Governo de extrema-direita estatizou clínicas de fertilização in vitro para garantir acesso a casais, desde que não sejam imigrantes. Leia também: número de mortos pelo coronavírus passa de mil
Por Maíra Mathias e Raquel Torres, no Outra Saúde
“Procriação, não imigração”. Pois é. Uma frase dessas só poderia vir de um governo de extrema-direita. No caso, foi forjada como propaganda na Hungria de Viktor Orban que pôs em andamento um plano muito, muito questionável: comprou as seis maiores clínicas de fertilização e reprodução in vitro do país com o objetivo de facilitar a técnica a 150 mil casais – desde que as pessoas que busquem esses serviços não sejam imigrantes.
No pano de fundo dessa proibição está a própria razão de ser da iniciativa: o medo de que a população branca e cristã da Europa seja, nas próximas décadas, suplantada por pessoas vindas de outras partes do mundo, não-brancas; não-cristãs. “Existem forças políticas na Europa que querem substituir a população por motivos ideológicos” discursou Orban no ano passado, se esquecendo que ele e seu grupo querem travar mudanças demográficas por motivos… ideológicos.
Hoje, a taxa de natalidade na Hungria é de 1,48 criança por mulher, metade do que era em 1950 (o que segue uma tendência mundial). O governo quer mais, muito mais: que cada mulher húngara tenha três filhos.
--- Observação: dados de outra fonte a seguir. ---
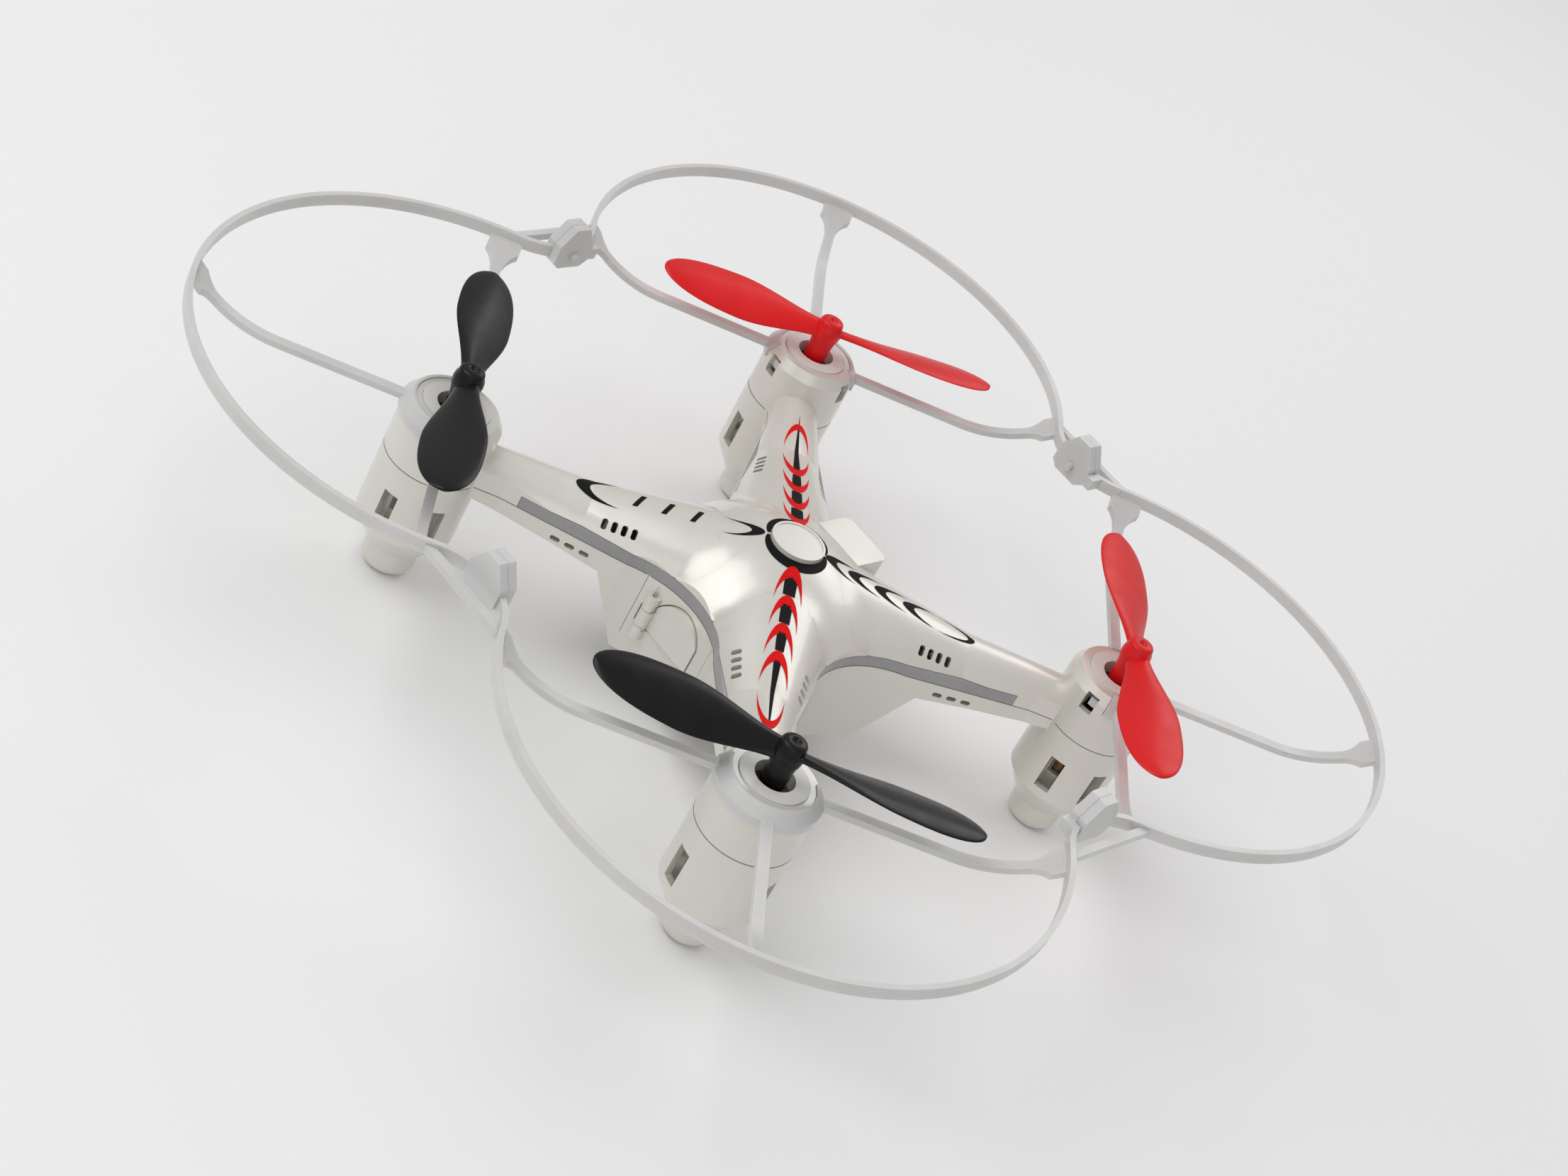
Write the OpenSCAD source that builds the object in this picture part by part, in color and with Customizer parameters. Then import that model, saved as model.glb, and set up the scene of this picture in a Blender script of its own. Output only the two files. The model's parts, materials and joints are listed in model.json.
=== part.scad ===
// Small four-rotor remote control aircraft with ring guards.
// X points to the nose, Y to the left, Z up; the feet stand on Z = 0.

/* [Layout] */
// Distance of each motor axis from the X and Y axes
motor_off = 44; // [40:0.5:50]
// Height of the propeller blades above the ground
blade_z = 41.2; // [40:0.2:44]
// Height of the joint between the two body shells
parting_z = 24.4; // [24:0.1:25]

/* [Body] */
// Distance from the centre to the middle of each hollow side
side_gap = 19.3; // [18:0.1:21]
// Radius of the hollow side's rounded middle
side_r = 17.4; // [15:0.1:20]
// Angle between a hollow side's straight run and its own axis
side_angle = 34.8; // [33:0.1:37]
// Wall thickness of the shells
wall = 1.3; // [1:0.1:1.6]
// Height of the top of the body at its centre
crown_z = 35.9; // [35:0.1:37]
// Radius of the body's domed crown
crown_r = 27.8; // [26:0.1:30]
// Height of the flat belly above the ground
belly_z = 7.7; // [6:0.1:9]
// Height of the joint between the belly and its cover
cover_z = 11.2; // [10.5:0.1:12]
// Height of the light strips
strip_h = 2.3; // [1.8:0.1:2.4]

/* [Motor pods] */
// Outer radius of a motor pod
pod_r = 8.8; // [8.6:0.1:9.4]
// Height of the top face of a motor pod
pod_top = 35.4; // [35:0.1:36]
// Radius of the foot under a motor pod
foot_r = 4.8; // [4.4:0.1:5.2]
// Radius of a motor's can
motor_r = 4.25; // [3.5:0.05:4.3]
// Length of a motor's can
motor_len = 20; // [18:0.5:20]
// Radius of a motor's shaft
shaft_r = 0.5; // [0.4:0.05:0.75]

/* [Propellers] */
// Radius swept by a blade
prop_r = 33.3; // [28:0.1:36]
// Widest chord of a blade
blade_chord = 11.6; // [9:0.1:13]
// Pitch of a blade, in degrees
blade_pitch = 13; // [8:1:16]
// Rest angles: front left, rear left, rear right, front right
prop_rest = [139.6, 45.6, 130, 49.5];

/* [Guards] */
// Radius of a guard's rim, from the motor axis to the middle of the band
rim_r = 47.8; // [46:0.1:50]
// Height of the rim band
rim_h = 2.3; // [1.8:0.1:3]
// Thickness of the rim band
rim_t = 1.0; // [0.8:0.1:1.4]
// Width of a spoke
spoke_w = 1.9; // [1.4:0.1:2.4]
// Thickness of a spoke
spoke_t = 1.2; // [1:0.1:1.6]
// Radius of the curve that leads a rim into its clip
lead_r = 12; // [10:0.5:14]
// Width of a clip plate
clip_w = 8; // [7:0.1:9]
// Height of a clip plate
clip_h = 8.4; // [7.6:0.1:9]

/* [Hidden] */
$fn = 64;
gap = 0.1;
white = [0.90, 0.90, 0.86];
clear_white = [0.86, 0.86, 0.86];
strip_grey = [0.58, 0.58, 0.59];
red = [0.90, 0.05, 0.05];
black = [0.09, 0.09, 0.09];

// Positions of corner 0 to 3: front left, rear left, rear right, front right
function corner_angle(i) = 45 + 90 * i;
function hand(i) = (i % 2 == 0) ? 1 : -1;
arm_len = motor_off * sqrt(2);

// Side outline
side_centre = side_gap + side_r;
arm_half = 4.3;
arm_end = arm_len - 6;

// Line of an arm's ridge circles on its centre plane: distance and height at each end,
// and radii at the start, at ridge_knee along it and at the end
ridge_from = [4, blade_z - 21.1];
ridge_to = [arm_end, blade_z - 15.7];
ridge_r = [15.2, 7.1, 4.8];
ridge_knee = 32.2;
// Flat ceiling inside the crown
ceiling_z = crown_z - 1.7;
// The same for an arm's underside
keel_from = [18, blade_z - 2];
keel_to = [arm_end, blade_z - 0.3];
keel_r = [22, 20, 19];
keel_knee = 20;
// Slope of the belly's four corners: distance at the arm, distance at the belly
belly_corner_top = 29;
belly_corner_low = 22.4;
keel_z = 19;

// Disc in the middle of the crown
disc_r = 4.95;

// Pod profile heights
pod_taper_low = 5.6;
pod_taper_top = 10.5;
pod_chamfer = 33.6;
pod_top_r = 7.6;
pod_in_r = pod_r - wall;
cap_seat = 34.3;
cap_r = 6;
bore_r = 3.5;
motor_top = 33.2;
motor_low = motor_top - motor_len;
sleeve_r = motor_r + gap / 2;
running = 0.05;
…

Para isso, além da estatização da fertilização in vitro no país, criou subsídios vários, como descontos na compra de carros e casas. E se a mulher decidir tem mais de quatro filhos fica isenta de todos os impostos cobrados no país. Pelo resto da vida.
Segundo o excelente repórter Jamil Chade, toda essa movimentação tem raiz no pensamento de um homem: Renaud Camus, uma espécie de Olavo de Carvalho com diploma em Filosofia. Ele publicou em 2011 um livro chamado Grand Remplacement em que caracteriza de “ocupantes” todos aqueles que moram naquele continente não têm descendência europeia. Há, claro, um aspecto paranoico: a elite europeia estaria facilitando essa “substituição” de populações e é chamada na obra de “colaboracionista”. Ele prega uma “contrarrevolta” diante do aumento da população não-branca. No caso da Hungria, a compra das clínicas está sendo considerado pelo governo uma questão de “importância estratégia nacional”. E, claro, aprofundou o debate sobre o autoritarismo de Viktor Orban.
“Ter crianças é um assunto público, não privado”, taxou o presidente do Parlamento, Lászlo Kövér, aliado de Orban. Já a secretária da Família (sim, eles também têm essa Pasta por lá) caracteriza o aborto, que é regulado por lei desde 1992, como “pró-morte”. O governo já tentou criminalizar a interrupção da gravidez mudando a Constituição, mas felizmente não conseguiu – embora tenha gerado um baita efeito institucional, tendo feito, em 2014, metade dos procedimentos (32 mil) em comparação com as médias dos anos 2000. Orban, agora, estuda conferir bônus financeiros aos hospitais que se recusarem a realizar abortos.